Jakarta (Antara Kalbar) - Koalisi Rakyat untuk Keadilan Perikanan (Kiara) meminta alokasi anggaran perlindungan kepada nelayan terus ditambah guna meningkatkan keamanan terhadap nelayan yang sedang melaut.
"Jumlah nelayan hilang dan meninggal dunia di laut terus bertambah, negara harus mengalokasikan perlindungan nelayan di APBN 2015," kata Sekretaris Jenderal (Sekjen) Kiara, Abdul Halim di Jakarta, Senin.
Menurut Abdul Halim, Pusat Data dan Informasi Kiara kembali mencatat sedikitnya 61 nelayan tradisional hilang dan meninggal dunia di laut selama Januari-Mei 2014.
Dibandingkan dengan tahun 2010, ujar dia, jumlah itu terbilang lebih tinggi sehingga pemerintah harus memberikan jaminan perlindungan jiwa bagi nelayan tradisional.
"Dengan tingginya angka hilang dan meninggal dunia nelayan tersebut, mestinya negara mengalokasikan anggarannya untuk memastikan jiwa nelayan terlindungi," katanya.
Ia mengingatkan bahwa dalam lima tahun terakhir, alokasi anggaran pemerintah di bidang kelautan dan perikanan terus meningkat dari Rp2 triliun menjadi Rp7 triliun.
Kiara bersama-sama dengan Persaudaraan Perempuan Nelayan Indonesia (PPNI) juga mendesak pemerintah memprioritaskan perempuan nelayan dalam kebijakan penganggaran.
Kiara mengingatkan FAO (Organisasi Pangan dan Pertanian Dunia) yang menjadi himpunan 189 negara anggota sudah mengakui pentingnya keberadaan dan peran penting perempuan nelayan di dalam aktivitas perikanan skala kecil/tradisional.

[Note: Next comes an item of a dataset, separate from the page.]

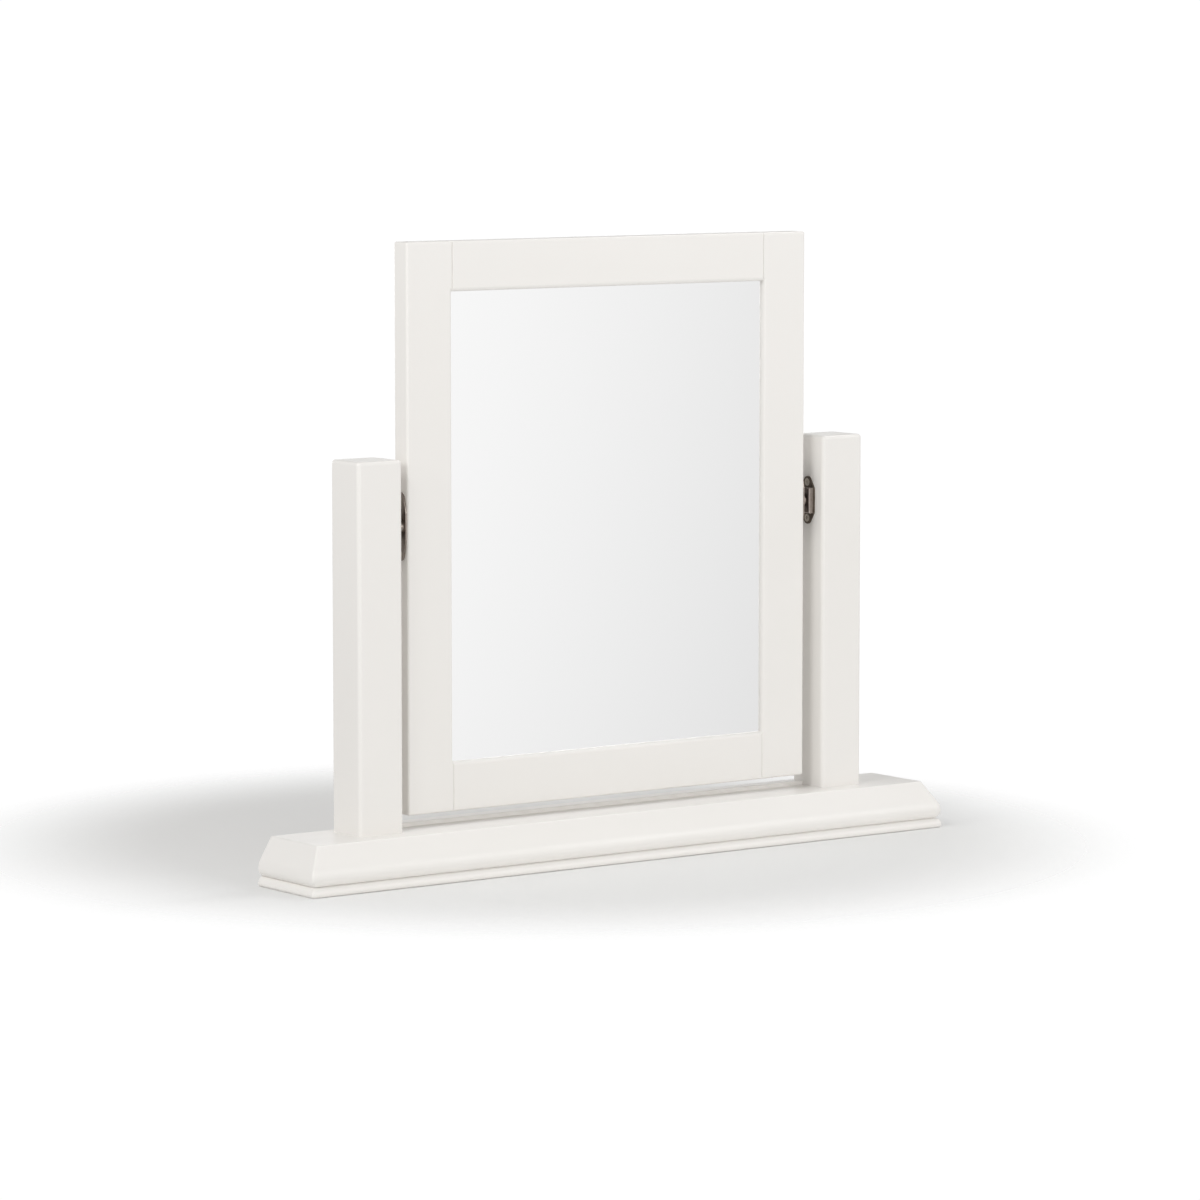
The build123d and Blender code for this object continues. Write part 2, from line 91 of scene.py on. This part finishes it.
def satin_paint(name, grain_waves):
    """Satin off-white paint on wood whose grain runs along one axis."""
    material, tree, shader = new_material(name)
    cloud = pattern(tree, cloud_waves, octaves=2)
    grain = pattern(tree, 1, octaves=5, roughness=0.6, along=grain_waves)
    stipple = pattern(tree, stipple_waves, octaves=2)
    colour = blend_colours(tree, cloud, paint_dark, paint_light)
    relief = raise_surface(tree, grain, grain_relief)
    relief = raise_surface(tree, stipple, stipple_relief, relief)
    tree.links.new(colour, shader.inputs["Base Color"])
    tree.links.new(spread(tree, grain, *paint_roughness), shader.inputs["Roughness"])
    tree.links.new(relief, shader.inputs["Normal"])
    return material


def finish_node(name, material):
    """Gives a solid of the frame its material."""
    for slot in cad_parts[name].material_slots:
        slot.material = material


lying_paint = satin_paint("satin_paint_lying", (grain_along, grain_across, grain_across))
finish_node("bead_board", lying_paint)


# Base block: the upper moulded board, glued on top of the bead board. Its front and ends roll
# under to a rounded nose, and its slopes meet in softened mitres at the two front corners.

finish_node("base_block", lying_paint)


# Posts: two lengths of square stock with rounded edges and tops, painted as the base is but with
# their grain upright. They are screwed on from under the base.

upright_paint = satin_paint("satin_paint_upright", (grain_across, grain_across, grain_along))
for name in ("left_post", "right_post"):
    finish_node(name, upright_paint)


# Spacer rail: the low painted batten that is glued to the base between the feet of the posts and
# keeps them apart.

finish_node("spacer_rail", lying_paint)


# Post screws: four long steel screws, sunk into the underside of the base. They are bright zinc
# plated, with the plating's faint cloudiness.

plating_waves = 400


def plated_steel(name, dark, light, roughness):
    """Zinc-plated steel, clouded between two shades."""
    material, tree, shader = new_material(name)
    cloud = pattern(tree, plating_waves, octaves=3)
    shader.inputs["Metallic"].default_value = 1
    tree.links.new(blend_colours(tree, cloud, dark, light), shader.inputs["Base Color"])
    tree.links.new(spread(tree, cloud, *roughness), shader.inputs["Roughness"])
    return material


zinc_dark, zinc_light = (0.52, 0.51, 0.49), (0.62, 0.61, 0.6)
zinc_roughness = (0.25, 0.4)
bright_zinc = plated_steel("bright_zinc", zinc_dark, zinc_light, zinc_roughness)
finish_node("post_screws", bright_zinc)


# Frame: two full-height stiles with two rails dowelled between them, painted as one, with a
# fine groove left down each joint.

for name in ("left_stile", "right_stile"):
    finish_node(name, upright_paint)
for name in ("top_rail", "bottom_rail"):
    finish_node(name, lying_paint)


# Corner dowels: eight turned beech pegs, two glued into each corner of the frame, from the end
# of the rail into the stile. The wood is bare.

bare_roughness = 0.65
bare_relief = 0.0001


def bare_wood(name, light, dark, grain_waves):
    """Unpainted wood whose grain runs along one axis."""
    material, tree, shader = new_material(name)
    grain = pattern(tree, 1, octaves=5, roughness=0.6, along=grain_waves)
    tree.links.new(blend_colours(tree, grain, light, dark), shader.inputs["Base Color"])
    tree.links.new(raise_surface(tree, grain, bare_relief), shader.inputs["Normal"])
    shader.inputs["Roughness"].default_value = bare_roughness
    return material


beech_light, beech_dark = (0.6, 0.38, 0.2), (0.5, 0.29, 0.14)
beech_grain = (8, 400, 400)
beech = bare_wood("bare_beech", beech_light, beech_dark, beech_grain)
finish_node("corner_dowels", beech)


# Mirror: a float glass plate, silvered on its back and sealed there with grey paint. The front
# is a clean mirror with the faintest wipe marks, and the ground edges show the green of glass.

silver = (0.94, 0.94, 0.94, 1)
sealing_paint = (0.3, 0.31, 0.33, 1)
green_edge = (0.2, 0.36, 0.3, 1)
silver_roughness = (0.004, 0.02)
sealing_roughness = 0.55
edge_roughness = 0.3
wipe_waves = (6, 2, 18)
least_along_y = 0.7


def silvered_glass(name):
    """A mirror on its front, sealing paint on its back and green glass on its edges."""
    material, tree, shader = new_material(name)
    wipes = pattern(tree, 1, octaves=4, along=wipe_waves)
    place = tree.nodes.new("ShaderNodeTexCoord")
    facing = tree.nodes.new("ShaderNodeSeparateXYZ")
    tree.links.new(place.outputs["Normal"], facing.inputs["Vector"])

    def faces_along_y(sign):
        """1 on the face that looks along Y with this sign, and 0 elsewhere."""
        turned = tree.nodes.new("ShaderNodeMath")
        turned.operation = "MULTIPLY"
        turned.inputs[1].default_value = sign
        limit = tree.nodes.new("ShaderNodeMath")
        limit.operation = "GREATER_THAN"
        limit.inputs[1].default_value = least_along_y
        tree.links.new(facing.outputs["Y"], turned.inputs[0])
        tree.links.new(turned.outputs["Value"], limit.inputs[0])
        return limit.outputs["Value"]

    def mixed(kind, factor, low, high):
        """Blends two values or colours, each a plain one or a node's output."""
        mix = tree.nodes.new("ShaderNodeMix")
        mix.data_type = kind
        tree.links.new(factor, mix.inputs["Factor"])
        for socket, value in (("A", low), ("B", high)):
            if isinstance(value, bpy.types.NodeSocket):
                tree.links.new(value, mix.inputs[socket])
            else:
                mix.inputs[socket].default_value = value
        return mix.outputs["Result"]

    front, back = faces_along_y(-1), faces_along_y(1)
    colour = mixed("RGBA", back, green_edge, sealing_paint)
    colour = mixed("RGBA", front, colour, silver)
    roughness = mixed("FLOAT", back, edge_roughness, sealing_roughness)
    roughness = mixed("FLOAT", front, roughness, spread(tree, wipes, *silver_roughness))
    tree.links.new(colour, shader.inputs["Base Color"])
    tree.links.new(front, shader.inputs["Metallic"])
    tree.links.new(roughness, shader.inputs["Roughness"])
    return material


finish_node("mirror_glass", silvered_glass("silvered_glass"))


# Packing strips: four bare softwood strips that lie in the rebate behind the edge of the glass
# and keep the backing board off it.

softwood_light, softwood_dark = (0.68, 0.46, 0.24), (0.52, 0.3, 0.13)
softwood_grain = (200, 200, 8)
softwood = bare_wood("bare_softwood", softwood_light, softwood_dark, softwood_grain)
finish_node("packing_strips", softwood)


# Backing board: thin brown hardboard, pressed fibre with a smooth back, held in the rebate by
# small bright screws all round.

fibre_dark, fibre_light = (0.2, 0.095, 0.04), (0.27, 0.14, 0.065)
fibre_waves = 350
fibre_relief = 0.00005
hardboard_roughness = 0.5


def hardboard(name):
    """Hardboard with its fibres showing as fine flecks."""
    material, tree, shader = new_material(name)
    fibre = pattern(tree, fibre_waves, octaves=6, roughness=0.7)
    colour = blend_colours(tree, fibre, fibre_dark, fibre_light)
    tree.links.new(colour, shader.inputs["Base Color"])
    tree.links.new(raise_surface(tree, fibre, fibre_relief), shader.inputs["Normal"])
    shader.inputs["Roughness"].default_value = hardboard_roughness
    return material


finish_node("backing_board", hardboard("hardboard"))
finish_node("backing_screws", bright_zinc)


# Post plates: an eared plate of dark bronzed steel on the inner face of each post, with two
# countersunk screws whose heads are coloured a paler bronze as a painted highlight.

patch_waves = 220
patch_relief = 0.00002


def bronzed_steel(name, dark, light, roughness):
    """Steel with a bronze finish that is patchy from wear."""
    material, tree, shader = new_material(name)
    patches = pattern(tree, patch_waves, octaves=4, roughness=0.6)
    shader.inputs["Metallic"].default_value = 1
    tree.links.new(blend_colours(tree, patches, dark, light), shader.inputs["Base Color"])
    tree.links.new(spread(tree, patches, *roughness), shader.inputs["Roughness"])
    tree.links.new(raise_surface(tree, patches, patch_relief), shader.inputs["Normal"])
    return material


dark_bronze = bronzed_steel(
    "dark_bronze", dark=(0.1, 0.08, 0.062), light=(0.16, 0.13, 0.105), roughness=(0.36, 0.48)
)
# The screws' paler bronze is a painted highlight on their heads.
screw_bronze_painted_highlight = bronzed_steel(
    "screw_bronze_painted_highlight", dark=(0.36, 0.32, 0.27), light=(0.5, 0.45, 0.38), roughness=(0.25, 0.35)
)
for name in ("left_post_plate", "right_post_plate"):
    finish_node(name, dark_bronze)
finish_node("post_plate_screws", screw_bronze_painted_highlight)


# Sockets and pivot blocks: each post plate carries an open-topped channel of folded steel, and a
# block drops into it from above. Their bronze is a paler copy of the post plates' bronze, a
# painted reflection of the light they catch from the left.

bronze_painted_reflection = bronzed_steel(
    "bronze_painted_reflection", dark=(0.26, 0.22, 0.195), light=(0.36, 0.315, 0.285), roughness=(0.3, 0.42)
)
for name in ("left_socket", "right_socket", "left_pivot_block", "right_pivot_block"):
    finish_node(name, bronze_painted_reflection)


# Frame plates: a longer plate of the same paler bronze with its painted reflection, screwed to
# each side of the frame with two countersunk screws, whose paler heads are a painted highlight.

for name in ("left_frame_plate", "right_frame_plate"):
    finish_node(name, bronze_painted_reflection)
finish_node("frame_plate_screws", screw_bronze_painted_highlight)


# Pivot rivets and spring washers: a rivet holds each frame plate to its block, and turns in it
# against a spring washer that gives the friction. Both are zinc plated and have gone dull.

dull_zinc = plated_steel(
    "dull_zinc", dark=(0.16, 0.145, 0.125), light=(0.24, 0.22, 0.195), roughness=(0.4, 0.5)
)
for side in ("left_", "right_"):
    finish_node(side + "pivot_rivet", dull_zinc)
    finish_node(side + "spring_washer", dull_zinc)


# Floor: a plain, pale matt disc with its middle a little behind the object. It is solid round
# the object and fades into the white surround towards its rim.

floor_radius = 0.62
floor_middle = (0, 0.12, 0)
solid_radius = 0.33
clear_rim = 0.02
floor_colour = (0.82, 0.82, 0.81, 1)
floor_roughness = 0.9
floor_gloss = 0.1
bpy.ops.object.select_all(action="DESELECT")
bpy.ops.mesh.primitive_circle_add(
    vertices=128, radius=floor_radius, fill_type="NGON", location=floor_middle
)
floor = bpy.context.object
floor.name = "floor"
material, tree, shader = new_material("pale_floor")
shader.inputs["Base Color"].default_value = floor_colour
shader.inputs["Roughness"].default_value = floor_roughness
shader.inputs["Specular IOR Level"].default_value = floor_gloss
place = tree.nodes.new("ShaderNodeTexCoord")
reach = tree.nodes.new("ShaderNodeVectorMath")
reach.operation = "LENGTH"
fade = tree.nodes.new("ShaderNodeMapRange")
fade.interpolation_type = "SMOOTHSTEP"
fade.inputs["From Min"].default_value = solid_radius
fade.inputs["From Max"].default_value = floor_radius - clear_rim
fade.inputs["To Min"].default_value = 1
fade.inputs["To Max"].default_value = 0
tree.links.new(place.outputs["Object"], reach.inputs[0])
tree.links.new(reach.outputs["Value"], fade.inputs["Value"])
tree.links.new(fade.outputs["Result"], shader.inputs["Alpha"])
floor.data.materials.append(material)


# Light: the surround is white to look at, but gives a dimmer, even light, a little stronger from
# the pale ground in front. A large bright card low in front shows in the glass. It shades off
# between the two angles from its middle that card_edge gives in degrees.

white_to_look_at = 1.03
even_light = 0.45
ground_light = 0.68
ground_front_to_back = (-0.5, 0.5)
ground_bottom_to_top = (0, 0.3)
card_light = 1.035
card_middle = (0.297, -0.945, 0.012)
card_edge = (27.7, 16.3)

world = bpy.data.worlds.new("surround")
world.use_nodes = True
tree = world.node_tree
background = tree.nodes["Background"]
background.inputs["Color"].default_value = (1, 1, 1, 1)
place = tree.nodes.new("ShaderNodeTexCoord")
apart = tree.nodes.new("ShaderNodeSeparateXYZ")
towards_card = tree.nodes.new("ShaderNodeVectorMath")
towards_card.operation = "DOT_PRODUCT"
towards_card.inputs[1].default_value = card_middle
kind_of_ray = tree.nodes.new("ShaderNodeLightPath")
tree.links.new(place.outputs["Generated"], apart.inputs["Vector"])
tree.links.new(place.outputs["Generated"], towards_card.inputs[0])


def shade_off(value, span, low, high):
    """Passes smoothly from low to high as a value goes from one end of a span to the other."""
    ramp = tree.nodes.new("ShaderNodeMapRange")
    ramp.interpolation_type = "SMOOTHSTEP"
    ramp.inputs["From Min"].default_value, ramp.inputs["From Max"].default_value = span
    ramp.inputs["To Min"].default_value = low
    ramp.inputs["To Max"].default_value = high
    tree.links.new(value, ramp.inputs["Value"])
    return ramp.outputs["Result"]


def choose(factor, low, high):
    """Blends two strengths, each a number or a node's output."""
    mix = tree.nodes.new("ShaderNodeMix")
    tree.links.new(factor, mix.inputs["Factor"])
    for socket, strength in (("A", low), ("B", high)):
        if isinstance(strength, float):
            mix.inputs[socket].default_value = strength
        else:
            tree.links.new(strength, mix.inputs[socket])
    return mix.outputs["Result"]


ground = shade_off(apart.outputs["Y"], ground_front_to_back, ground_light, even_light)
above_ground = shade_off(apart.outputs["Z"], ground_bottom_to_top, 0, 1)
edge_cosines = [math.cos(math.radians(angle)) for angle in card_edge]
on_card = shade_off(towards_card.outputs["Value"], edge_cosines, 0, 1)
strength = choose(above_ground, ground, even_light)
strength = choose(on_card, strength, card_light)
strength = choose(kind_of_ray.outputs["Is Camera Ray"], strength, white_to_look_at)
tree.links.new(strength, background.inputs["Strength"])
bpy.context.scene.world = world


# Softboxes: square and oblong lamps to the left, in front, to the right and behind, all white and
# turned towards the middle of the object's height.

middle_of_object = 0.3


def softbox(name, heading, height, distance, size, power):
    """A softbox at a heading and height in degrees, 0 being straight in front and level."""
    light = bpy.data.lights.new(name, "AREA")
    light.shape = "RECTANGLE"
    light.size, light.size_y = size
    light.energy = power
    lamp = bpy.data.objects.new(name, light)
    bpy.context.scene.collection.objects.link(lamp)
    turn, rise = math.radians(heading), math.radians(height)
    lamp.location = (
        distance * math.sin(turn) * math.cos(rise),
        -distance * math.cos(turn) * math.cos(rise),
        distance * math.sin(rise) + middle_of_object,
    )
    lamp.rotation_euler = (math.pi / 2 - rise, 0, turn)


softbox("key", heading=-67, height=40, distance=2.4, size=(0.5, 0.5), power=10)
softbox("left_fill", heading=-90, height=20, distance=2.4, size=(0.8, 0.8), power=14.5)
softbox("front_fill", heading=0, height=8, distance=2.4, size=(1, 0.5), power=9.8)
softbox("right_fill", heading=40, height=15, distance=2.4, size=(0.8, 0.8), power=7)
softbox("high_right", heading=90, height=53, distance=2.2, size=(0.5, 0.5), power=8.5)
softbox("back_right", heading=150, height=7, distance=2.4, size=(1.2, 0.5), power=2)
softbox("back", heading=180, height=6, distance=2.4, size=(1.2, 0.4), power=5)


# Camera: to the left of the object and a little above it, with a long lens. Its heading and dip
# are in radians, and its lens and sensor in millimetres.

camera_place = (-2.811, -3.7859, 0.7303)
camera_heading = -0.6363
camera_dip = -0.1055
sensor_width = 36
focal_length = 159.25
lens = bpy.data.cameras.new("camera")
lens.sensor_width = sensor_width
lens.lens = focal_length
camera = bpy.data.objects.new("camera", lens)
camera.location = camera_place
camera.rotation_euler = (math.pi / 2 + camera_dip, 0, camera_heading)
bpy.context.scene.collection.objects.link(camera)
bpy.context.scene.camera = camera
bpy.context.scene.view_settings.view_transform = "Standard"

Hal itu, ujar Halim, dibuktikan dengan prioritas rekomendasi dilakukannya penelitian secara mendalam mengenai jumlah, sebaran dan peran perempuan nelayan di dunia pascaperundingan Komisi Perikanan FAO tentang Perdagangan Ikan di Norwegia, Februari 2014.
Kiara bersama dengan PPNI juga mendesak pemerintah merevisi UU Perikanan untuk mengakui dan melindungi keberadaan dan peran perempuan nelayan, serta mendorong hadirnya negara dalam pengelolaan sumber daya ikan yang menghubungkan sisi hulu-hilir kampung nelayan agar kompetitif di dalam Masyarakat Ekonomi ASEAN.
Sekjen PPNI Masnuah mencatat 48 persen penghasilan keluarga nelayan berasal dari perempuan dan untuk peran tersebut mayoritas perempuan nelayan bekerja lebih dari 17 jam sehari.
Sebelumnya, Kesatuan Nelayan Tradisional Indonesia (KNTI) menilai program kapal bantuan yang dilakukan pemerintah melalui KKP masih belum berdampak positif.
"Meskipun sudah menggelontorkan ratusan miliar uang negara, program tersebut belum memberikan dampak positif bagi sebagian besar nelayan Indonesia," kata Ketua Dewan Pembina KNTI M Riza Damanik.
Menurut Riza, sejumlah temuan KNTI di lapangan mengindikasikan terjadinya berbagai persoalan, mulai dari tender bermasalah, perizinan bermasalah, penerima kapal bantuan tidak tepat, spesifikasi kapal yang dibangun tidak sesuai baik secara ekonomi, sosial dan ekologis, hingga persoalan modal operasional yang tinggi.
Selain mendapat banyak keluhan dari masyarakat, ujar dia, program Inka Mina juga menyisakan proses hukum di sejumlah daerah seperti di Sumatera Utara, Jambi, Banten, Jawa Tengah hingga Papua.